(WHAT THE TASK REQUIRES): Print all of the data exactly.

(RAW DATA):
──────────────────────────────
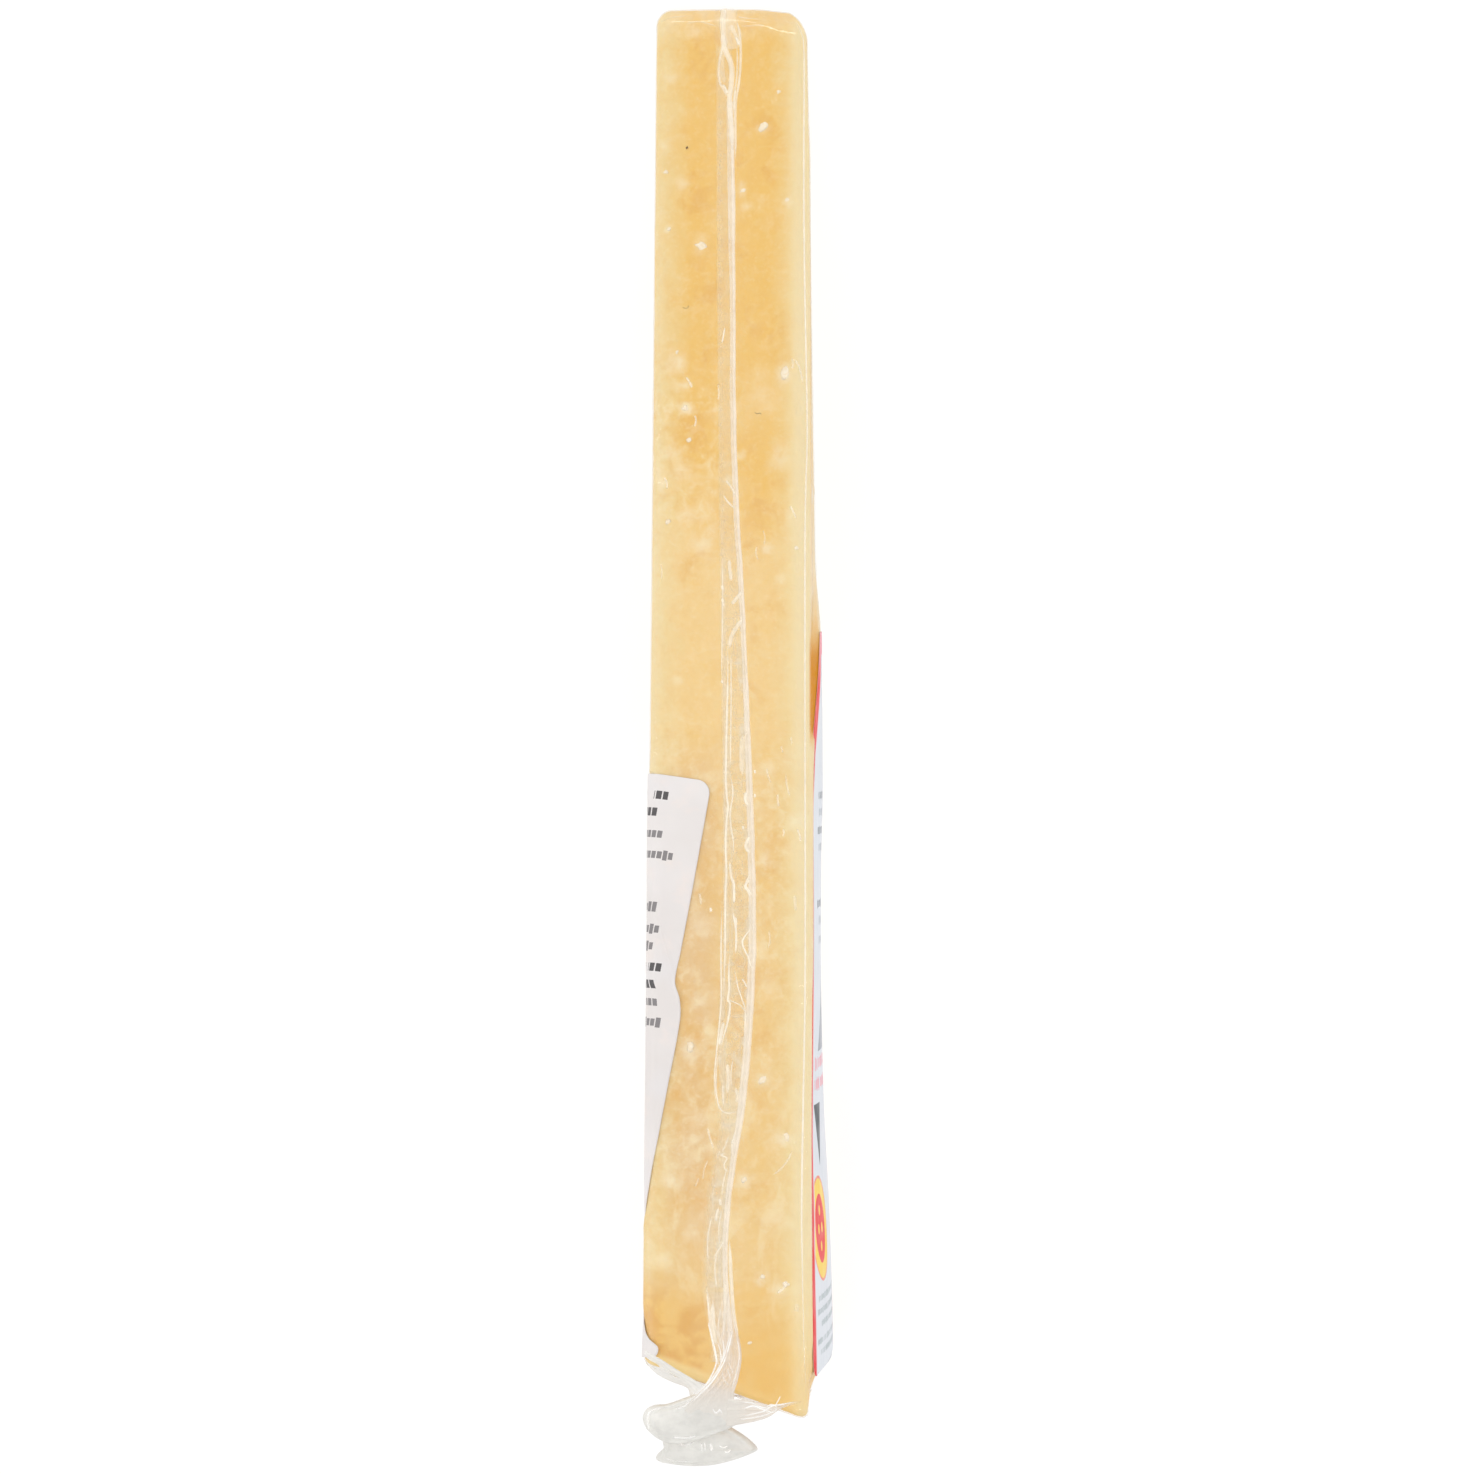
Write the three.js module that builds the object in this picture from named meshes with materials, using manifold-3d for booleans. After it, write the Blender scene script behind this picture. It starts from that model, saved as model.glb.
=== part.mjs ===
// Wedge of hard grating cheese in a clear shrink film, with two paper labels.
//
// Millimetres, +Z up. The pack rests on one of its two narrow radial cuts, so
// the other radial cut, with the film's lengthwise seal on it, faces up.
//   X  through the slab's thickness (+X carries the front label)
//   Y  along the wedge, +Y towards the blunt tip, -Y towards the rind
//   Z  up; the origin is the centre of the pack's box at the resting face
//
// Shapes are worked out in the wedge's own coordinates (x, q, w): q runs from
// the wheel's centre line outwards along the wedge's middle, w across the
// wedge from one radial cut to the other, x through the slab.
import * as THREE from 'three';
import Module from 'manifold-3d';

// ---------- driving dimensions ----------
const WEDGE_ANGLE = 16.8;        // degrees between the two radial cuts
const WHEEL_RADIUS = 213.8;      // wheel centre line to the rind, at mid slab
const RIND_RUNOUT = 0.355;       // rind slope: radius gained per mm towards +X, near the shown cut
const TIP_DEPTH = 5.0;           // across the blunt tip, between the radial cuts
const SLAB_TIP = 21.4;           // slab thickness at the tip
const SLAB_RIND = 22.8;          // slab thickness at the rind
const EDGE_R = 1.9;              // rounding of the four long edges under the film
const TIP_R_BACK = 2.4;          // rounding of the tip on the -X side
const TIP_R_FRONT = 4.8;         // rounding of the tip on the +X side
const RIND_R = 1.1;              // rounding where the cuts meet the rind
const RIND_R_LOW = 3.4;          // the same at the low corner of the +X side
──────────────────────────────
(FINISHED EXERCISE):
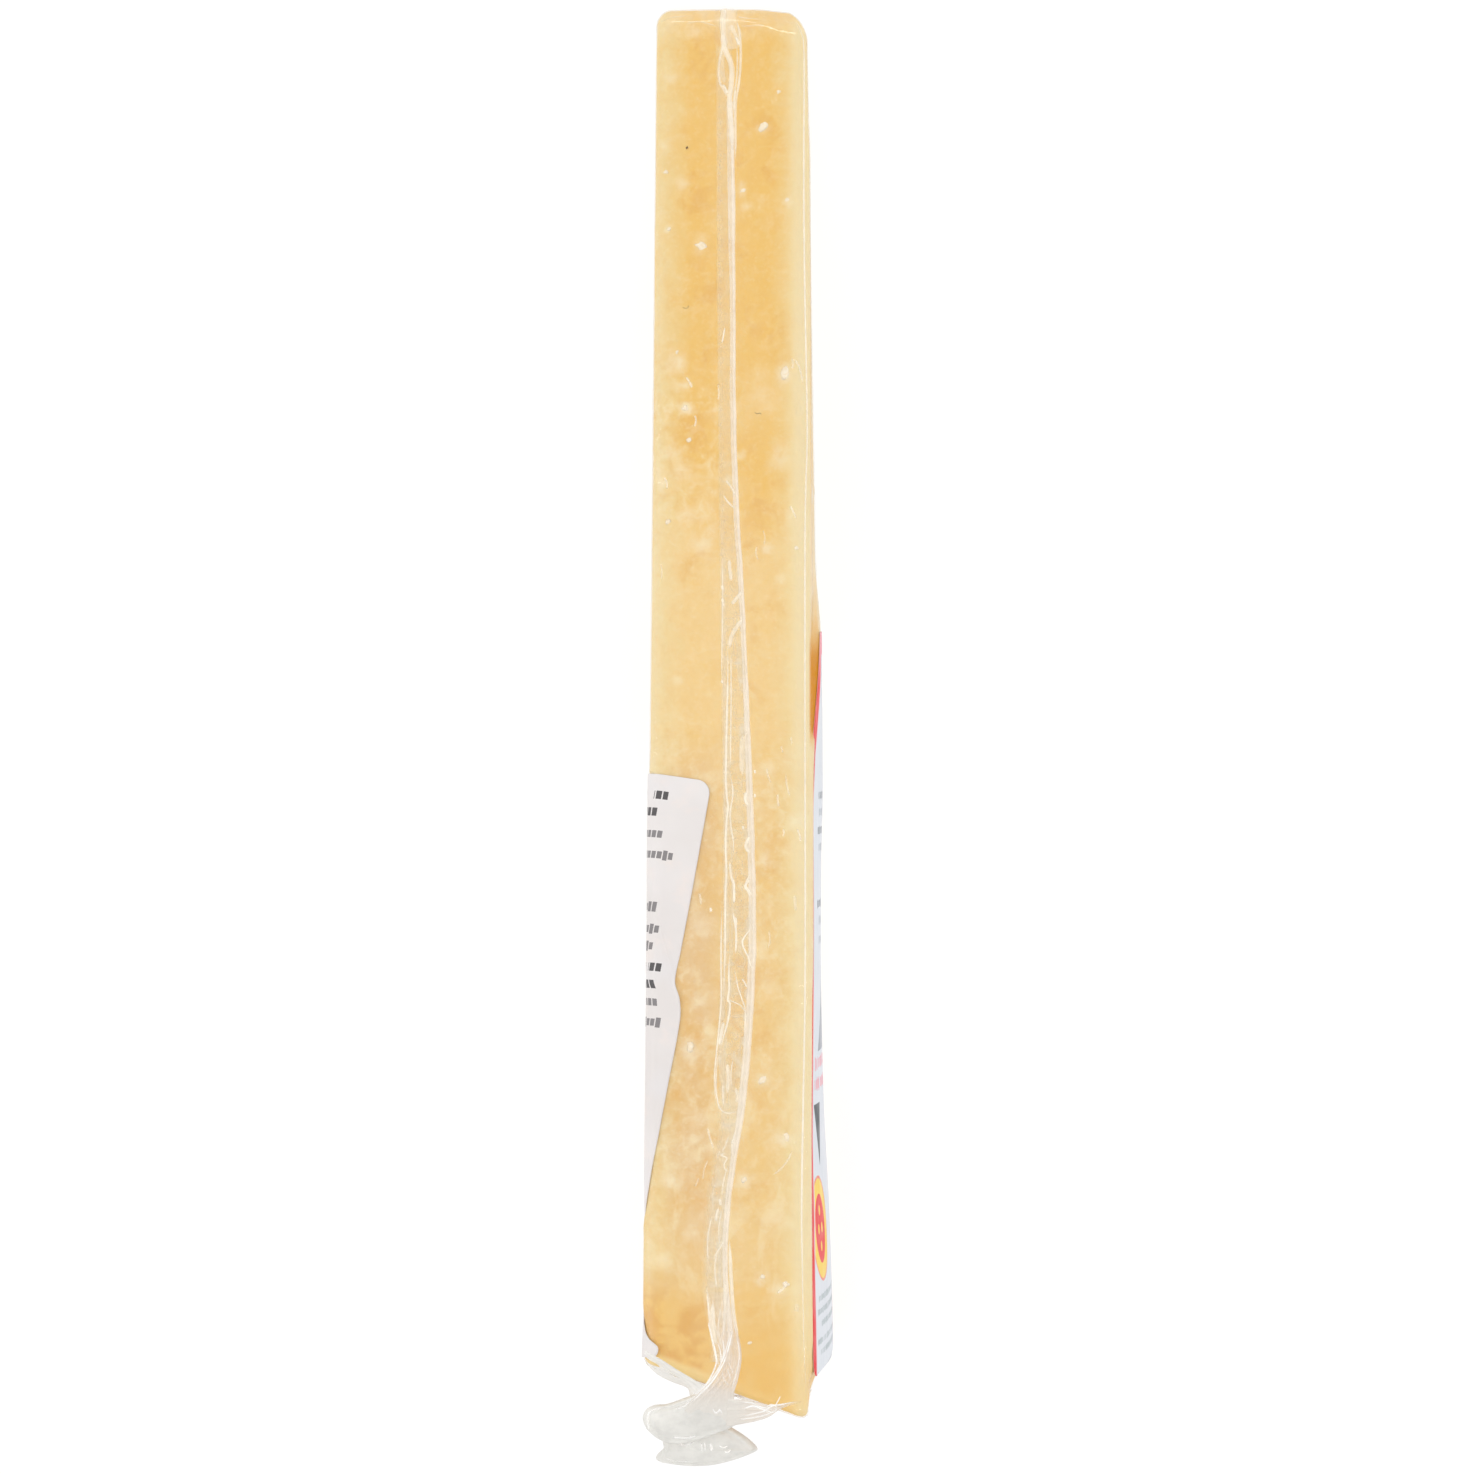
Write the three.js module that builds the object in this picture from named meshes with materials, using manifold-3d for booleans. After it, write the Blender scene script behind this picture. It starts from that model, saved as model.glb.
=== part.mjs ===
// Wedge of hard grating cheese in a clear shrink film, with two paper labels.
//
// Millimetres, +Z up. The pack rests on one of its two narrow radial cuts, so
// the other radial cut, with the film's lengthwise seal on it, faces up.
//   X  through the slab's thickness (+X carries the front label)
//   Y  along the wedge, +Y towards the blunt tip, -Y towards the rind
//   Z  up; the origin is the centre of the pack's box at the resting face
//
// Shapes are worked out in the wedge's own coordinates (x, q, w): q runs from
// the wheel's centre line outwards along the wedge's middle, w across the
// wedge from one radial cut to the other, x through the slab.
import * as THREE from 'three';
import Module from 'manifold-3d';

// ---------- driving dimensions ----------
const WEDGE_ANGLE = 16.8;        // degrees between the two radial cuts
const WHEEL_RADIUS = 213.8;      // wheel centre line to the rind, at mid slab
const RIND_RUNOUT = 0.355;       // rind slope: radius gained per mm towards +X, near the shown cut
const TIP_DEPTH = 5.0;           // across the blunt tip, between the radial cuts
const SLAB_TIP = 21.4;           // slab thickness at the tip
const SLAB_RIND = 22.8;          // slab thickness at the rind
const EDGE_R = 1.9;              // rounding of the four long edges under the film
const TIP_R_BACK = 2.4;          // rounding of the tip on the -X side
const TIP_R_FRONT = 4.8;         // rounding of the tip on the +X side
const RIND_R = 1.1;              // rounding where the cuts meet the rind
const RIND_R_LOW = 3.4;          // the same at the low corner of the +X side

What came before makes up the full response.